Assess your options carefully and choose accounts that align with your financial goals and tax situation.
Maximizing Your Savings Through Investments
Investing is a fundamental component of building a retirement fund. While saving alone is crucial, investing helps grow your money faster by potentially offering higher returns. Consider a diversified portfolio that balances stocks, bonds, and other assets according to your risk tolerance and time horizon.

Consulting with a financial advisor can provide personalized guidance tailored to your specific needs and help you make informed investment choices. Regularly reviewing and adjusting your portfolio ensures it remains aligned with your retirement objectives.
The Role of Social Security
Social Security benefits can be an essential part of your retirement income. However, relying solely on Social Security may not be sufficient to cover all expenses. Ensure you understand how these benefits work and how they fit into your overall retirement plan.

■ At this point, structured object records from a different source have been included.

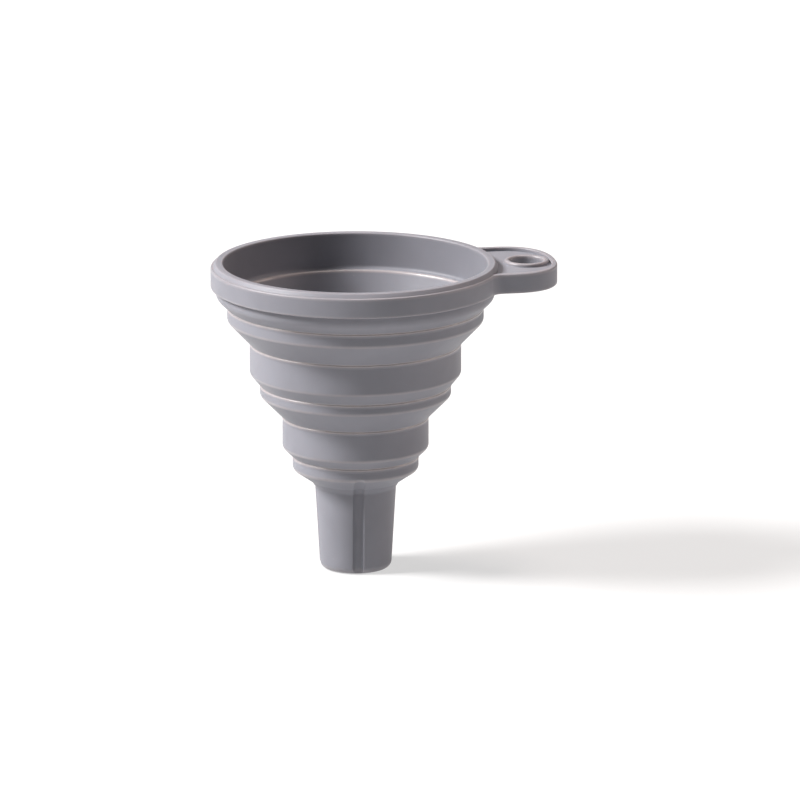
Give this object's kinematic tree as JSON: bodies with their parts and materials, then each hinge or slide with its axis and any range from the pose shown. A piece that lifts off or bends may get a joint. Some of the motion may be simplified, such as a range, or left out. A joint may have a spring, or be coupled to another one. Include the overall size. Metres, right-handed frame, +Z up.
{
  "type": "folding funnel",
  "caption": "Folding silicone funnel: a wide rim, narrowing rings joined by folding cone webs, a tapered grooved spout and a hanging tab with an eyelet.",
  "frame": {"origin": "centre of the spout's lower end, on the funnel's axis", "axes": "+X towards the hanging tab, +Y across it, +Z up the funnel's axis to the rim"},
  "size_m": [0.0913, 0.076, 0.0825],
  "materials": {
    "silicone": "matte"
  },
  "bodies": {
    "rim": {"rim_band": "silicone", "rim_bead": "silicone", "hang_tab": "silicone", "upper_web": "silicone"},
    "upper_stage": {"upper_band": "silicone", "upper_bead": "silicone", "middle_web": "silicone"},
    "lower_stage": {"lower_band": "silicone", "lower_bead": "silicone", "lower_web": "silicone"},
    "spout_stage": {"spout": "silicone"}
  },
  "joints": [
    {"name": "upper_fold", "type": "slide", "parent": "rim", "child": "upper_stage", "axis": [0, 0, 1], "range_m": [0, 0.0126], "deforming": ["upper_web"]},
    {"name": "middle_fold", "type": "slide", "parent": "upper_stage", "child": "lower_stage", "axis": [0, 0, 1], "range_m": [0, 0.0121], "deforming": ["middle_web"]},
    {"name": "lower_fold", "type": "slide", "parent": "lower_stage", "child": "spout_stage", "axis": [0, 0, 1], "range_m": [0, 0.0067], "deforming": ["lower_web"]}
  ]
}
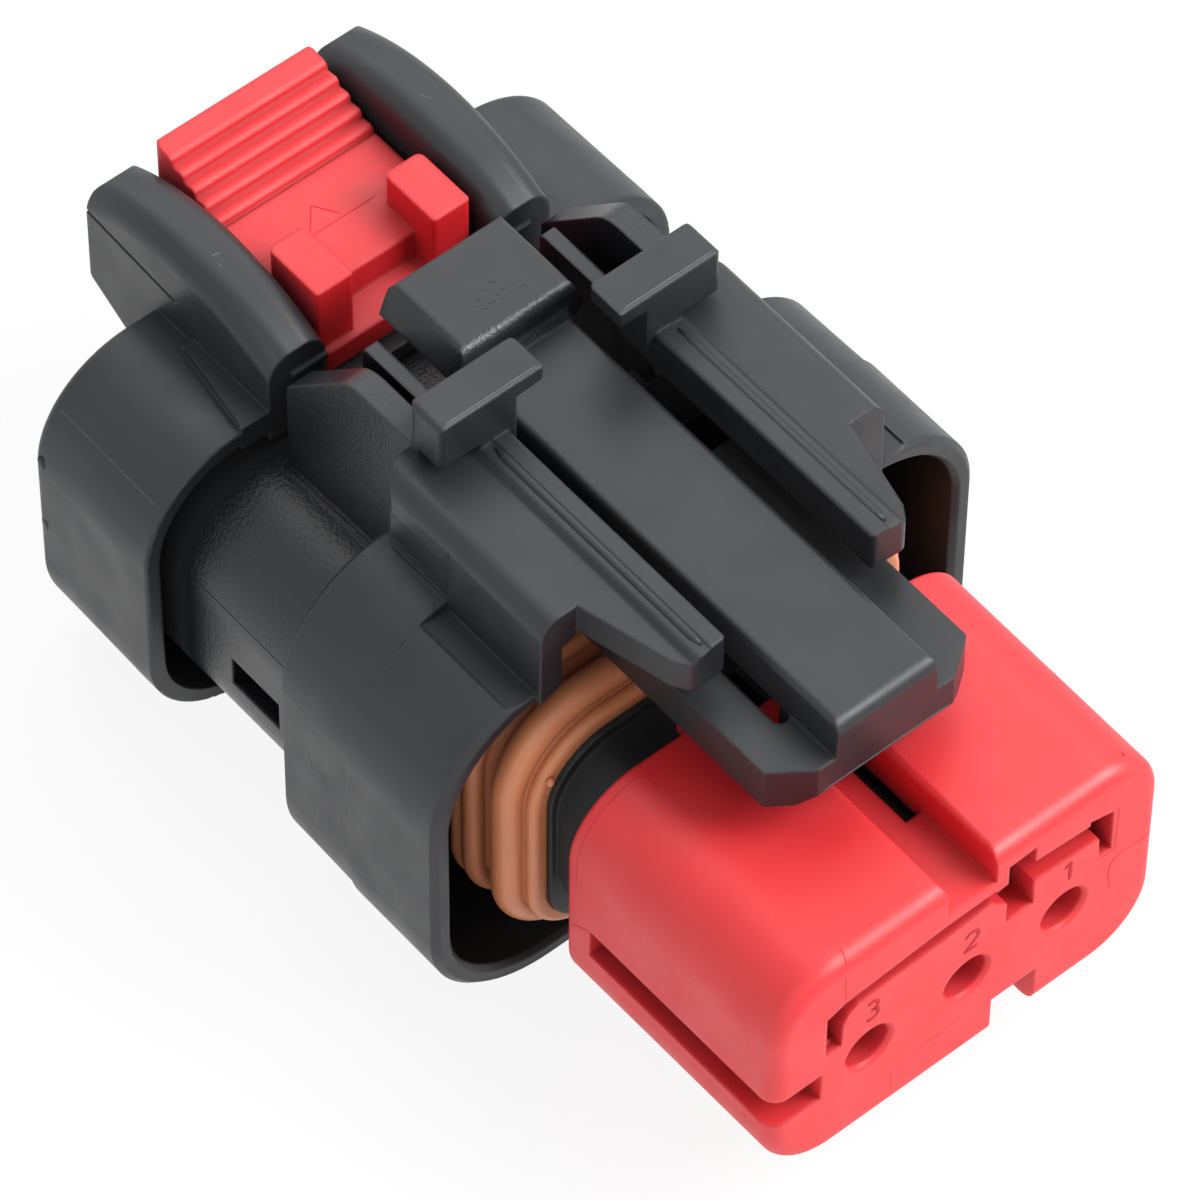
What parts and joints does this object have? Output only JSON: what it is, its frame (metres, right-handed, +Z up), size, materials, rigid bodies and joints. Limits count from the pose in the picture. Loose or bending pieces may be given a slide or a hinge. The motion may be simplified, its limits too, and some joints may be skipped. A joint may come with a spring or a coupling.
{
  "type": "sealed automotive connector plug",
  "caption": "Sealed single-row automotive plug with a shrouded black housing, latch lever, silicone seal, red nose lock and red lever lock.",
  "frame": {"origin": "centre of the plug's footprint, on the flat underside of the shroud and the rear cap", "axes": "+Z up, -Y towards the mating nose, +Y towards the wires, +X to the right when the nose is seen from in front"},
  "size_m": [0.0332, 0.0544, 0.0305],
  "materials": {
    "black_plastic": "satin moulded black",
    "red_plastic": "satin moulded red",
    "silicone": "satin silicone"
  },
  "bodies": {
    "plug": {"housing": "black_plastic", "rear_cap": "black_plastic", "interface_seal": "silicone", "wire_seal": "silicone"},
    "lever": {"latch_lever": "black_plastic"},
    "nose": {"terminal_lock": "red_plastic"},
    "lever_guard": {"lever_lock": "red_plastic"}
  },
  "joints": [
    {"name": "lever_rock", "type": "hinge", "parent": "plug", "child": "lever", "pos_m": [0, -0.0048, 0.0224], "axis": [-1, 0, 0], "range_deg": [0, 4], "stiffness_Nm_per_rad": 0.5},
    {"name": "nose_seat", "type": "slide", "parent": "plug", "child": "nose", "axis": [0, 1, 0], "range_m": [0, 0.0015]},
    {"name": "lever_lock_slide", "type": "slide", "parent": "plug", "child": "lever_guard", "axis": [0, -1, 0], "range_m": [0, 0.004]}
  ]
}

Consider factors like when to start claiming benefits and how working during retirement might affect your payments. Making informed decisions regarding Social Security can significantly impact the sustainability of your retirement funds.
Regularly Reviewing Your Plan
Your financial situation and retirement goals may evolve over time. Regularly reviewing and adjusting your retirement plan is crucial to accommodate life changes such as career shifts, family needs, or economic fluctuations.
Schedule annual reviews of your savings progress and make necessary adjustments to ensure you're on track to meet your goals. Keeping a proactive approach helps you stay prepared for any unforeseen changes in circumstances.